Singh highlighted the importance India attaches to its strategic partnership with France and welcomed the setting up of the new facilities in Hyderabad and the joint venture in Bengaluru.

“We are a big market. However, we are increasingly focused on making in India for competitively addressing the needs and supplying to friendly foreign countries. You can leverage all the competitive advantages India offers, including the cost advantages and availability of a trained workforce,” Singh said during the meeting.

He also briefed Singh on Safran’s capabilities in areas of technology beyond aircraft engines.

Singh invited Safran for more co-development and co-production projects in India, in tune with the Indian government’s “Make in India, Make for the World” and “Aatmanirbhar Bharat” plans.

The minister asserted that both countries can contribute to each other’s capability building.

Safran Aircraft Engines (previously Snecma) is a French aerospace engine manufacturer headquartered in Courcouronnes, France.
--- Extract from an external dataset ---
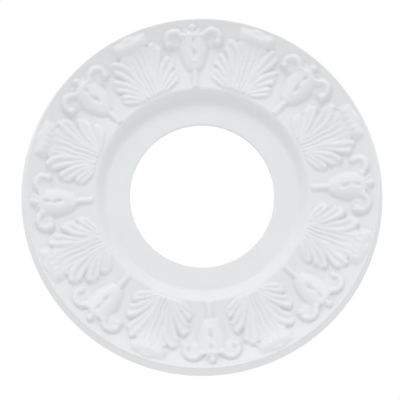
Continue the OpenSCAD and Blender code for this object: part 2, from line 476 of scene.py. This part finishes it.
class Section:
    """The turned section, in millimetres, worked out from the moulding's sizes."""

    def __init__(self, sizes):
        for name in sizes.__annotations__:
            value = getattr(sizes, name)
            setattr(self, name, value if name == "cove_at" else value / MM)
        self.band_in = self.hole_r + self.flange_w + self.step_w
        self.band_out = self.outer_r - self.side_w
        self.cove_r = self.band_in + self.cove_at * (self.band_out - self.band_in)

    def ground(self, r):
        """Height of the cove over the back."""
        inner = (self.cove_r - r) / (self.cove_r - self.band_in)
        outer = (r - self.cove_r) / (self.band_out - self.cove_r)
        lift = np.where(
            r < self.cove_r, (self.shoulder_h - self.cove_h) * inner ** 2, (self.rim_h - self.cove_h) * outer ** 2
        )
        return self.cove_h + lift

    def inside(self):
        """Points from the foot of the hole's wall to the shoulder, as (radius, height)."""
        points = [(self.hole_r, 0.0)]
        for a in np.radians(np.linspace(0.0, 90.0, EDGE_POINTS)):
            out, down = self.edge_r * (1 - math.cos(a)), self.edge_r * (1 - math.sin(a))
            points.append((self.hole_r + out, self.flange_h - down))
        foot = self.band_in - self.step_w
        points += [(self.hole_r + self.edge_r + SUPPORT, self.flange_h), (foot - SUPPORT, self.flange_h)]
        for u in np.linspace(0.0, 1.0, STEP_POINTS)[:-1]:
            lift = (self.shoulder_h - self.flange_h) * (1 - math.cos(math.pi * u)) / 2
            points.append((foot + self.step_w * u, self.flange_h + lift))
        return points

    def outside(self):
        """Points from the rim over the outer side and across the back to the hole."""
        points = [(self.band_out + self.edge_r * out, self.rim_h - self.edge_r * down) for out, down in RIM_ROUND]
        points += [
            (self.outer_r - FOOT_BEND[0], self.foot_h + FOOT_BEND[1]),
            (self.outer_r, self.foot_h),
            (self.outer_r, BACK_CHAMFER),
            (self.outer_r - BACK_CHAMFER, 0.0),
        ]
        outer, inner = self.outer_r - self.outer_land_w, self.hole_r + self.inner_land_w
        points += [(outer, 0.0), (outer - FIELD_SLOPE, self.relief_h)]
        points += [(inner + FIELD_SLOPE, self.relief_h), (inner, 0.0)]
        return points


def soften(height, passes):
    """Blunts the cut edges; the sheet runs round without an end, so its columns wrap."""
    for _ in range(passes):
        height = (np.roll(height, 1, 1) + 2.0 * height + np.roll(height, -1, 1)) / 4.0
        inner = (height[:-2] + 2.0 * height[1:-1] + height[2:]) / 4.0
        height = np.vstack([height[:1], inner, height[-1:]])
    return height


def painted_shade_share(height):
    """Share of painted shade at each point, from nothing to one: how deep it lies in a cut or a corner, by how far its
    surroundings stand over it.
    """
    return np.clip((soften(height, SHADE_PASSES) - height) / SHADE_FULL_DEPTH, 0.0, 1.0)


def sector(section, carving):
    """One motif's sector, from one palmette's axis to the next, carved face down: points, faces and shares of painted
    shade.
    """
    pitch = 2.0 * math.pi / carving.motifs
    angle = np.linspace(-pitch / 2.0, pitch / 2.0, carving.columns + 1)
    r = np.linspace(section.band_in, section.band_out, carving.rows + 1)[:, None]
    at_tulip = angle[None, :-1]
    at_palmette = np.where(at_tulip > 0.0, at_tulip - pitch / 2.0, at_tulip + pitch / 2.0)
    finial_top = section.carving_h - float(section.ground(np.array(FINIAL[1] + FINIAL_LEAN * FINIAL_R)))
    rise = tulip(r * np.sin(at_tulip), r * np.cos(at_tulip), finial_top)
    rise = np.maximum(rise, palmette(r * np.sin(at_palmette), r * np.cos(at_palmette)))
    rise = soften(rise, carving.softness)
    rise[0] = rise[-1] = 0.0
    # Painted shade, deepest in the cuts and corners of the carving; the plain rings get none
    cut = painted_shade_share(rise)
    band = np.hstack([rise, rise[:, :1]]) + section.ground(r)
    cut = np.hstack([cut, cut[:, :1]])

    flat = np.ones(carving.columns + 1)
    rings = [(ring_r * flat, ring_h * flat, 0.0 * flat) for ring_r, ring_h in section.inside()]
    rings += [(r[i, 0] * flat, band[i], cut[i]) for i in range(carving.rows + 1)]
    rings += [(ring_r * flat, ring_h * flat, 0.0 * flat) for ring_r, ring_h in section.outside()]
    radius, height, recess = (np.array(part) for part in zip(*rings))
    points = np.stack([radius * np.sin(angle), -radius * np.cos(angle), -height], axis=2) * MM
    count, wide = radius.shape
    faces = [
        (i * wide + j, i * wide + j + 1, (i + 1) % count * wide + j + 1, (i + 1) % count * wide + j)
        for i in range(count) for j in range(wide - 1)
    ]
    return points.reshape(-1, 3), faces, recess


def link(tree, source, output, target, socket):
    """Joins one node's output to another node's input, each by its name or its number."""
    tree.links.new(source.outputs[output], target.inputs[socket])


def around_tree():
    """Geometry nodes that set a sector's copies round the axis and join them into one closed mesh."""
    tree = bpy.data.node_groups.new("Rose sectors", "GeometryNodeTree")
    face = tree.interface
    face.new_socket("Geometry", in_out="INPUT", socket_type="NodeSocketGeometry")
    copies = face.new_socket("Sectors", in_out="INPUT", socket_type="NodeSocketInt")
    weld = face.new_socket("Weld distance", in_out="INPUT", socket_type="NodeSocketFloat")
    paint = face.new_socket("Paint", in_out="INPUT", socket_type="NodeSocketMaterial")
    face.new_socket("Geometry", in_out="OUTPUT", socket_type="NodeSocketGeometry")
    copies.description = "Copies of the sector in a full turn"
    weld.description = "Points nearer than this become one"

    def node(kind):
        return tree.nodes.new(kind)

    given, result = node("NodeGroupInput"), node("NodeGroupOutput")
    points, index = node("GeometryNodeMeshLine"), node("GeometryNodeInputIndex")
    pitch, spin, setting = node("ShaderNodeMath"), node("ShaderNodeMath"), node("ShaderNodeCombineXYZ")
    spots, real = node("GeometryNodeInstanceOnPoints"), node("GeometryNodeRealizeInstances")
    merge, colour = node("GeometryNodeMergeByDistance"), node("GeometryNodeSetMaterial")
    points.inputs["Offset"].default_value = (0.0, 0.0, 0.0)
    pitch.operation, spin.operation = "DIVIDE", "MULTIPLY"
    pitch.inputs[0].default_value = 2.0 * math.pi
    link(tree, given, "Sectors", points, "Count")
    link(tree, given, "Sectors", pitch, 1)
    link(tree, pitch, 0, spin, 0)
    link(tree, index, "Index", spin, 1)
    link(tree, spin, 0, setting, "Z")
    link(tree, points, "Mesh", spots, "Points")
    link(tree, given, "Geometry", spots, "Instance")
    link(tree, setting, "Vector", spots, "Rotation")
    link(tree, spots, "Instances", real, "Geometry")
    link(tree, real, "Geometry", merge, "Geometry")
    link(tree, given, "Weld distance", merge, "Distance")
    link(tree, merge, "Geometry", colour, "Geometry")
    link(tree, given, "Paint", colour, "Material")
    link(tree, colour, "Geometry", result, "Geometry")
    return tree, {"copies": copies.identifier, "weld": weld.identifier, "paint": paint.identifier}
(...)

It designs, makes and maintains engines for commercial and military aircraft as well as rocket engines for launch vehicles and satellites.

Some of Snecma’s most notable developments include the M88 for the Rafale, Olympus 593 engine for the Concorde, CFM56/CFM-LEAP for single-aisle airliners, and Vulcan engines for the Ariane 5 rocket.

ALSO READ – DRDO to collaborate with Safran to manufacture engines for India’s 5th gen stealth fighter

It was earlier reported that Safran is also in talks with the Defence Research & Development Organisation (DRDO) for developing the 110-Kilonewton Kaveri engine that would power indigenous home-built aircraft such as the Advanced Medium Combat Aircraft (AMCA).

CFM Engineering, a joint venture between Safran and American engineering giant GE, makes the CFM56, Leap-1A and Leap-1B that power most of the Airbus A320s and the Boeing 737s in India.

There are currently 600 CFM engines powering 330 passenger aircraft flown by six airlines in India, said Jean-Paul Alary, chief of Safran aircraft engines. That number will go up to 1,500 in the next few decades, making it the biggest engine order book from Indian carriers, including the soon-to-fly Akasa.

The MRO facility will service the Leap-1A and Leap-1B engines, which comprise the largest chunk of Indian airlines’ order book. Global aircraft and engine makers have been reluctant to set up repair shops in India because of high taxes which would make the services unattractive to customers.

India’s airlines have typically had aircraft and engines serviced in markets such as Singapore, Hong Kong and even Colombo.